String test = "a + b + 6";

The result should be something like this

Array[0] = a
Array[1] = White Space
Array[2] = +
Array[3] = White Space
Array[4] = b
Array[5] = White Space
Array[6] = +
Array[7] = White Space
Array[8] = 6

Is this possible? If yes, what pattern should i use?
Any help will be appriciated

Upvotes: 1

Views: 86

Answers (4)

Lone nebula
Lone nebula

Reputation: 4878

I think this regex will do what you want:

"((?<=\\d)(?=\\p{Alpha}))|((?<=\\w)(?=\\W))|((?<=\\W)(?=\\w))|((?<=\\W)(?=\\W))"

It splits the String at the following locations:

  • After a digit [0-9] and before a letter [a-zA-Z].
  • Between a word-character [a-zA-Z_0-9] and a non-word character.
  • Between two non-word characters.

Upvotes: 0

Bohemian
Bohemian

Reputation: 424993

Try this:

String[] array = test.split("((?<=\\S)(?=\\s))|((?<=\\s)(?=\\S))");

I deduced that you want to split at the start, or the end, of whitespace. But the regex has to be zero-width, otherwise the whitespace would be consumed. This is achieved by using look behinds and look aheads, which are zero-width. The reflexes in the look arounds are:

  • \s means "a whitespace character"
  • \S means "a non-whitespace character"

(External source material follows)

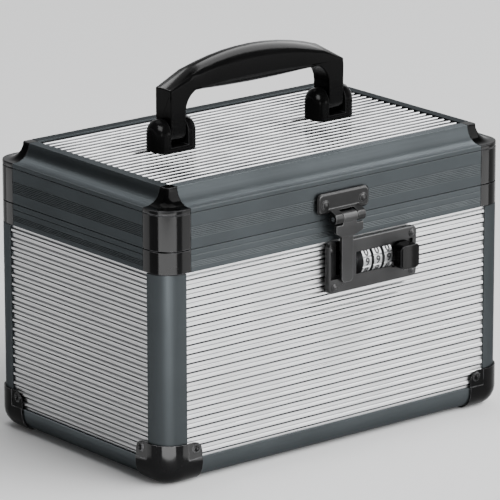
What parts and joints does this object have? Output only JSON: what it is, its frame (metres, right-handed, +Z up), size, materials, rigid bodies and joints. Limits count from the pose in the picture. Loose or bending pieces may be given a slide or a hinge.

Then there's the look arounds:

  • (?<=regex) asserts that the preceding input matches regex
  • (?=regex) asserts that the following input matches regex

Then there's the OR:

  • (regex1)|(regex2) means "matches either regex1 or regex2"

Upvotes: 1

gbtimmon
gbtimmon

Reputation: 4322

I am guessing here but I think you want to parse mathematical statements, or in other words you are trying to perform Lexical Analysis - (http://en.wikipedia.org/wiki/Lexical_analysis)

You might want to consider one of java fully developed lexical analysis / parsere generators for an easy solution, The only one that I have worked with is CUP http://www.cs.princeton.edu/~appel/modern/java/CUP/ and it is quite easy to use.

Other wise you will need to write some custom parser code.

String[] array = test.split("((?<=\\S)(?=\\s))|((?<=\\s)(?=\\S))"); or char[] charArr = test.toCharArray(); are inapproriate here since the following are cases where you will have inproperly tokenized results

input       Expected Result     Result of bad solution
(2 + 4)     [(,2,+,4,)]         [(2,+,4)]
1+2         [1,+,2]             [1+2]
2 + 14(5)   [2,+,14,(,5,)]      [2,+3,14(5)]
3a          [3,a]               [3a]
abs(5 + 6)  [abs,(,5,+,6,)]     [abs(5,+,6)]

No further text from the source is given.